• [Aim of the exercise]:
Copy every line, leaving nothing out and adding nothing.

• [Data provided]:
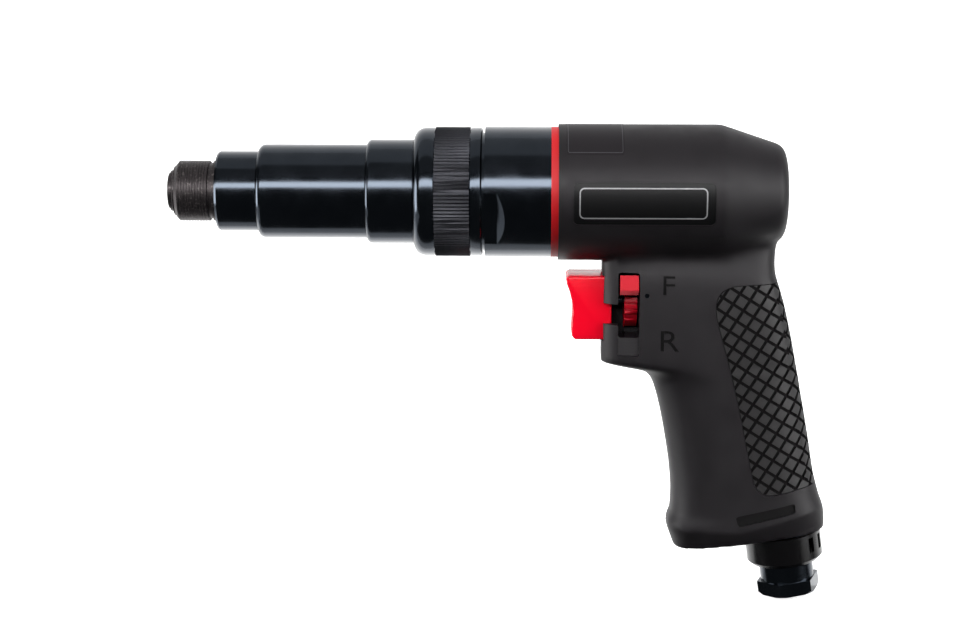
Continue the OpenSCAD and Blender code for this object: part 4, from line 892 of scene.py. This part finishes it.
# %% Trigger and reverse lever with round edges
def rounded_copy(node, name, finish, width):
    """A copy of a CAD node with round edges, in millimetres, that stands for the node."""
    shell = bmesh.new()
    shell.from_mesh(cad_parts[node].data)
    bmesh.ops.remove_doubles(shell, verts=shell.verts, dist=0.000002)
    bmesh.ops.dissolve_limit(
        shell, angle_limit=math.radians(1), verts=shell.verts, edges=shell.edges
    )
    sharp = [e for e in shell.edges if e.is_manifold and e.calc_face_angle() > math.radians(50)]
    bmesh.ops.bevel(
        shell, geom=sharp, offset=width * MM, segments=3, profile=0.5, affect="EDGES",
        material=-1, clamp_overlap=True,
    )
    piece = keep_piece(shell, name, finish)
    crisp(piece, 40)
    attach(piece, node)
    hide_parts(node)
    print(name, len(sharp), "edges rounded")


rounded_copy("trigger", "round_trigger", acetal, 0.7)
rounded_copy("reverse_lever", "round_lever", dull_shaded_acetal, 0.3)

# %% [markdown]
# The adjusting ring's knurl is rolled into the steel after turning, and the oxide bath
# leaves the crushed faces of its teeth matte, where the turned faces beside them stay
# glossy. A merged copy of the ring gets a second finish on the faces of the knurl.

# %% Knurled adjusting ring
rolled, tree, shader, place = new_finish("rolled_oxide_steel", "#3a3a3e", 0.5, 0.9)
crush = noise(tree, place, 2800.0, 4.0)
blend_shades(tree, shader, crush, "#26272b", "#434348")
add_bumps(tree, shader, crush, 0.4, 0.00004)

KNURL_FRONT, KNURL_BACK, KNURL_ROOT = 0.0901, 0.1029, 0.0213
ring_shell = bmesh.new()
ring_shell.from_mesh(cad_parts["adjusting_ring"].data)
bmesh.ops.remove_doubles(ring_shell, verts=ring_shell.verts, dist=0.000002)
knurl_faces = [
    f for f in ring_shell.faces
    if KNURL_FRONT < f.calc_center_median().x < KNURL_BACK and abs(f.normal.x) < 0.9
    and min(math.hypot(v.co.y, v.co.z) for v in f.verts) > KNURL_ROOT
]
for face in knurl_faces:
    face.material_index = 1
print("knurl", len(knurl_faces), "faces")
knurled_ring = keep_piece(ring_shell, "knurled_ring", oxide)
knurled_ring.data.materials.append(rolled)
crisp(knurled_ring, 20)
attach(knurled_ring, "adjusting_ring")
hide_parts("adjusting_ring")

# %% [markdown]
# The chuck's sleeve is pulled with two fingers, so it has fine ribs round it. The
# sleeve is turned from one closed outline, with a shallow groove every 0.95 mm.

# %% Ribbed chuck sleeve
sleeve_outline = [(2.6, 8.4), (2.6, 8.9), (3.7, 10.2)]
for k in range(10):
    start = 4.2 + 0.95 * k
    sleeve_outline += [
        (start, 10.2), (start + 0.14, 10.02), (start + 0.3, 10.02), (start + 0.44, 10.2)
    ]
sleeve_outline += [
    (13.75, 10.2), (14.0, 9.95), (14.0, 7.2), (10.5, 7.2), (8.6, 6.05), (7.0, 6.05), (7.0, 8.4)
]
ribbed_sleeve = keep_piece(turned_shell(sleeve_outline, 96), "ribbed_sleeve", phosphate)
crisp(ribbed_sleeve, 30)
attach(ribbed_sleeve, "chuck_sleeve")
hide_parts("chuck_sleeve")

# %% [markdown]
# Labels are stuck to the barrel, one on each side and one over its top. Each is a thin
# film with a printed line round it and is left bare inside. A film is the part of a
# thin tube that lies within the label's outline, so it follows the barrel exactly.

# %% Label film and its printed line
film, tree, shader, place = new_finish("black_vinyl_film", "#070708", 0.4, specular=0.2)
add_bumps(tree, shader, noise(tree, place, 300.0), 0.1, 0.00005)
matte_film, shader = copied_finish(film, "matte_vinyl_film")
shader.inputs["Base Color"].default_value = linear("#161316")
shader.inputs["Roughness"].default_value = 0.5


def printing_ink(name, first, second):
    """A speckled ink between two shades."""
    finish, tree, shader, place = new_finish(name, "#8a8a8c", 0.45, 0.3)
    blend_shades(tree, shader, noise(tree, place, 2500.0), first, second)
    return finish


silver = printing_ink("silver_print", "#77777a", "#9d9d9e")
dim_print = printing_ink("dim_grey_print", "#2c2a2e", "#3d3b40")


def thin_tube(name, inner, outer):
    """A tube round the barrel's axis, in millimetres."""
    shell = turned_shell([(120, inner), (230, inner), (230, outer), (120, outer)], 256)
    return keep_piece(shell, name)


def decal(name, outline, inner, outer, finish, hole=None, on_top=False, far=-30):
    """A film on the barrel within an outline, less a hole, on its side or on its top."""
    piece = prism_tool(name, outline, -5 if far < 0 else 5, far)
    if hole:
        combine(piece, prism_tool("hole", hole, -6 if far < 0 else 4, far * 1.2))
    if on_top:
        piece.data.transform(Matrix.Rotation(-math.pi / 2, 4, "X"))
    combine(piece, thin_tube("film_tube", inner, outer), "INTERSECT")
    piece.data.materials.clear()
    piece.data.materials.append(finish)
    crisp(piece, 40)
    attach(piece, "housing")


for tag, far in (("left", -30), ("right", 30)):
    decal(
        "side_label_" + tag, round_box(136.9, 183.4, -7.8, 6.1, 1.5),
        LABEL_FLOOR + 0.01, LABEL_FLOOR + 0.08, film, far=far,
    )
    decal(
        "side_line_" + tag, round_box(138.7, 180.8, -5.9, 4.5, 1.7),
        LABEL_FLOOR + 0.05, LABEL_FLOOR + 0.11, silver,
        hole=round_box(139.12, 180.38, -5.48, 4.08, 1.3), far=far,
    )
decal(
    "top_label", round_box(134.4, 153.6, -17.6, 17.6, 0.8), BODY_R - 0.12, BODY_R - 0.01,
    matte_film, on_top=True,
)
decal(
    "top_line", round_box(134.9, 153.1, -17.1, 17.1, 0.6), BODY_R - 0.05, BODY_R,
    dim_print, hole=round_box(135.1, 152.9, -16.9, 16.9, 0.4), on_top=True,
)

# %% [markdown]
# The floor and the wall behind are sheets of pale paper that glow a little, so that
# they stay white in the picture as an overexposed studio background does. Three more
# walls close the room for pictures from other sides, without light, reflection or
# shadow of their own.

# %% Floor and walls
paper, tree, shader, place = new_finish("pale_paper", "#f4f4f4", 0.9)
shader.inputs["Emission Color"].default_value = linear("#ffffff")
shader.inputs["Emission Strength"].default_value = 0.8


def sheet_of_paper(name, corners):
    """A flat sheet of the studio's paper between four corners, in metres."""
    shell = bmesh.new()
    shell.faces.new([shell.verts.new(corner) for corner in corners])
    piece = keep_piece(shell, name, paper)
    print("sheet", name)
    return piece


SIDE, FRONT, BACK, TOP = 4, -3, 1.6, 3
low = cad_box[0][2] - 0.0002
floor = sheet_of_paper(
    "studio_floor",
    [(-SIDE, FRONT, low), (SIDE, FRONT, low), (SIDE, BACK, low), (-SIDE, BACK, low)],
)
floor.visible_glossy = False
floor.visible_diffuse = False
for name, (ax, ay), (bx, by) in (
    ("studio_wall", (-SIDE, BACK), (SIDE, BACK)),
    ("left_wall", (-SIDE, FRONT), (-SIDE, BACK)),
    ("right_wall", (SIDE, BACK), (SIDE, FRONT)),
    ("front_wall", (SIDE, FRONT), (-SIDE, FRONT)),
):
    wall = sheet_of_paper(name, [(ax, ay, -TOP), (bx, by, -TOP), (bx, by, TOP), (ax, ay, TOP)])
    if name != "studio_wall":
        wall.visible_glossy = False
        wall.visible_diffuse = False
        wall.visible_shadow = False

• [Result of the task]:
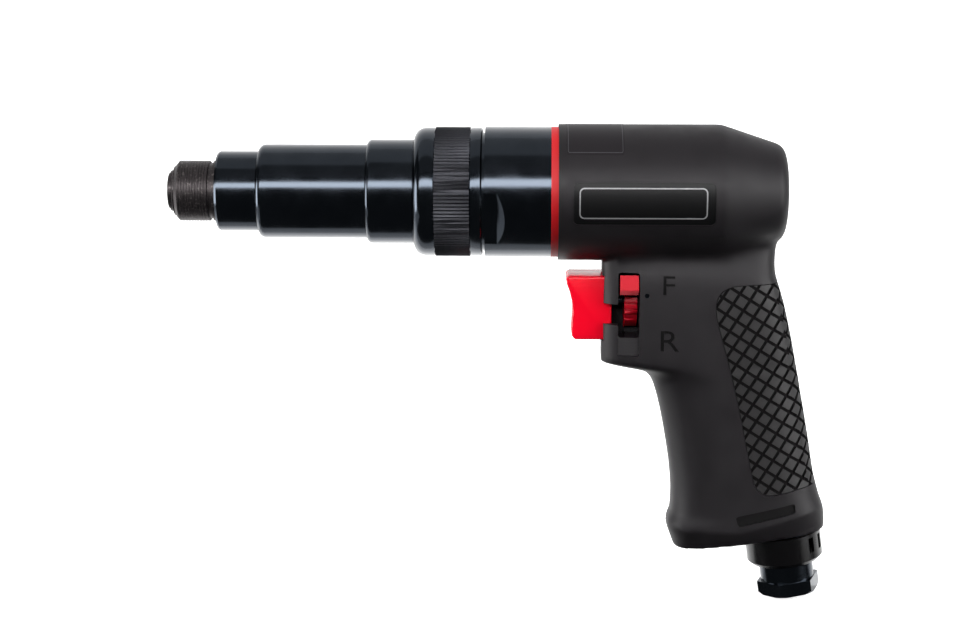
Continue the OpenSCAD and Blender code for this object: part 4, from line 892 of scene.py. This part finishes it.
# %% Trigger and reverse lever with round edges
def rounded_copy(node, name, finish, width):
    """A copy of a CAD node with round edges, in millimetres, that stands for the node."""
    shell = bmesh.new()
    shell.from_mesh(cad_parts[node].data)
    bmesh.ops.remove_doubles(shell, verts=shell.verts, dist=0.000002)
    bmesh.ops.dissolve_limit(
        shell, angle_limit=math.radians(1), verts=shell.verts, edges=shell.edges
    )
    sharp = [e for e in shell.edges if e.is_manifold and e.calc_face_angle() > math.radians(50)]
    bmesh.ops.bevel(
        shell, geom=sharp, offset=width * MM, segments=3, profile=0.5, affect="EDGES",
        material=-1, clamp_overlap=True,
    )
    piece = keep_piece(shell, name, finish)
    crisp(piece, 40)
    attach(piece, node)
    hide_parts(node)
    print(name, len(sharp), "edges rounded")


rounded_copy("trigger", "round_trigger", acetal, 0.7)
rounded_copy("reverse_lever", "round_lever", dull_shaded_acetal, 0.3)

# %% [markdown]
# The adjusting ring's knurl is rolled into the steel after turning, and the oxide bath
# leaves the crushed faces of its teeth matte, where the turned faces beside them stay
# glossy. A merged copy of the ring gets a second finish on the faces of the knurl.

# %% Knurled adjusting ring
rolled, tree, shader, place = new_finish("rolled_oxide_steel", "#3a3a3e", 0.5, 0.9)
crush = noise(tree, place, 2800.0, 4.0)
blend_shades(tree, shader, crush, "#26272b", "#434348")
add_bumps(tree, shader, crush, 0.4, 0.00004)

KNURL_FRONT, KNURL_BACK, KNURL_ROOT = 0.0901, 0.1029, 0.0213
ring_shell = bmesh.new()
ring_shell.from_mesh(cad_parts["adjusting_ring"].data)
bmesh.ops.remove_doubles(ring_shell, verts=ring_shell.verts, dist=0.000002)
knurl_faces = [
    f for f in ring_shell.faces
    if KNURL_FRONT < f.calc_center_median().x < KNURL_BACK and abs(f.normal.x) < 0.9
    and min(math.hypot(v.co.y, v.co.z) for v in f.verts) > KNURL_ROOT
]
for face in knurl_faces:
    face.material_index = 1
print("knurl", len(knurl_faces), "faces")
knurled_ring = keep_piece(ring_shell, "knurled_ring", oxide)
knurled_ring.data.materials.append(rolled)
crisp(knurled_ring, 20)
attach(knurled_ring, "adjusting_ring")
hide_parts("adjusting_ring")

# %% [markdown]
# The chuck's sleeve is pulled with two fingers, so it has fine ribs round it. The
# sleeve is turned from one closed outline, with a shallow groove every 0.95 mm.

# %% Ribbed chuck sleeve
sleeve_outline = [(2.6, 8.4), (2.6, 8.9), (3.7, 10.2)]
for k in range(10):
    start = 4.2 + 0.95 * k
    sleeve_outline += [
        (start, 10.2), (start + 0.14, 10.02), (start + 0.3, 10.02), (start + 0.44, 10.2)
    ]
sleeve_outline += [
    (13.75, 10.2), (14.0, 9.95), (14.0, 7.2), (10.5, 7.2), (8.6, 6.05), (7.0, 6.05), (7.0, 8.4)
]
ribbed_sleeve = keep_piece(turned_shell(sleeve_outline, 96), "ribbed_sleeve", phosphate)
crisp(ribbed_sleeve, 30)
attach(ribbed_sleeve, "chuck_sleeve")
hide_parts("chuck_sleeve")

# %% [markdown]
# Labels are stuck to the barrel, one on each side and one over its top. Each is a thin
# film with a printed line round it and is left bare inside. A film is the part of a
# thin tube that lies within the label's outline, so it follows the barrel exactly.

# %% Label film and its printed line
film, tree, shader, place = new_finish("black_vinyl_film", "#070708", 0.4, specular=0.2)
add_bumps(tree, shader, noise(tree, place, 300.0), 0.1, 0.00005)
matte_film, shader = copied_finish(film, "matte_vinyl_film")
shader.inputs["Base Color"].default_value = linear("#161316")
shader.inputs["Roughness"].default_value = 0.5


def printing_ink(name, first, second):
    """A speckled ink between two shades."""
    finish, tree, shader, place = new_finish(name, "#8a8a8c", 0.45, 0.3)
    blend_shades(tree, shader, noise(tree, place, 2500.0), first, second)
    return finish


silver = printing_ink("silver_print", "#77777a", "#9d9d9e")
dim_print = printing_ink("dim_grey_print", "#2c2a2e", "#3d3b40")


def thin_tube(name, inner, outer):
    """A tube round the barrel's axis, in millimetres."""
    shell = turned_shell([(120, inner), (230, inner), (230, outer), (120, outer)], 256)
    return keep_piece(shell, name)


def decal(name, outline, inner, outer, finish, hole=None, on_top=False, far=-30):
    """A film on the barrel within an outline, less a hole, on its side or on its top."""
    piece = prism_tool(name, outline, -5 if far < 0 else 5, far)
    if hole:
        combine(piece, prism_tool("hole", hole, -6 if far < 0 else 4, far * 1.2))
    if on_top:
        piece.data.transform(Matrix.Rotation(-math.pi / 2, 4, "X"))
    combine(piece, thin_tube("film_tube", inner, outer), "INTERSECT")
    piece.data.materials.clear()
    piece.data.materials.append(finish)
    crisp(piece, 40)
    attach(piece, "housing")


for tag, far in (("left", -30), ("right", 30)):
    decal(
        "side_label_" + tag, round_box(136.9, 183.4, -7.8, 6.1, 1.5),
        LABEL_FLOOR + 0.01, LABEL_FLOOR + 0.08, film, far=far,
    )
    decal(
        "side_line_" + tag, round_box(138.7, 180.8, -5.9, 4.5, 1.7),
        LABEL_FLOOR + 0.05, LABEL_FLOOR + 0.11, silver,
        hole=round_box(139.12, 180.38, -5.48, 4.08, 1.3), far=far,
    )
decal(
    "top_label", round_box(134.4, 153.6, -17.6, 17.6, 0.8), BODY_R - 0.12, BODY_R - 0.01,
    matte_film, on_top=True,
)
decal(
    "top_line", round_box(134.9, 153.1, -17.1, 17.1, 0.6), BODY_R - 0.05, BODY_R,
    dim_print, hole=round_box(135.1, 152.9, -16.9, 16.9, 0.4), on_top=True,
)

# %% [markdown]
# The floor and the wall behind are sheets of pale paper that glow a little, so that
# they stay white in the picture as an overexposed studio background does. Three more
# walls close the room for pictures from other sides, without light, reflection or
# shadow of their own.

# %% Floor and walls
paper, tree, shader, place = new_finish("pale_paper", "#f4f4f4", 0.9)
shader.inputs["Emission Color"].default_value = linear("#ffffff")
shader.inputs["Emission Strength"].default_value = 0.8


def sheet_of_paper(name, corners):
    """A flat sheet of the studio's paper between four corners, in metres."""
    shell = bmesh.new()
    shell.faces.new([shell.verts.new(corner) for corner in corners])
    piece = keep_piece(shell, name, paper)
    print("sheet", name)
    return piece


SIDE, FRONT, BACK, TOP = 4, -3, 1.6, 3
low = cad_box[0][2] - 0.0002
floor = sheet_of_paper(
    "studio_floor",
    [(-SIDE, FRONT, low), (SIDE, FRONT, low), (SIDE, BACK, low), (-SIDE, BACK, low)],
)
floor.visible_glossy = False
floor.visible_diffuse = False
for name, (ax, ay), (bx, by) in (
    ("studio_wall", (-SIDE, BACK), (SIDE, BACK)),
    ("left_wall", (-SIDE, FRONT), (-SIDE, BACK)),
    ("right_wall", (SIDE, BACK), (SIDE, FRONT)),
    ("front_wall", (SIDE, FRONT), (-SIDE, FRONT)),
):
    wall = sheet_of_paper(name, [(ax, ay, -TOP), (bx, by, -TOP), (bx, by, TOP), (ax, ay, TOP)])
    if name != "studio_wall":
        wall.visible_glossy = False
        wall.visible_diffuse = False
        wall.visible_shadow = False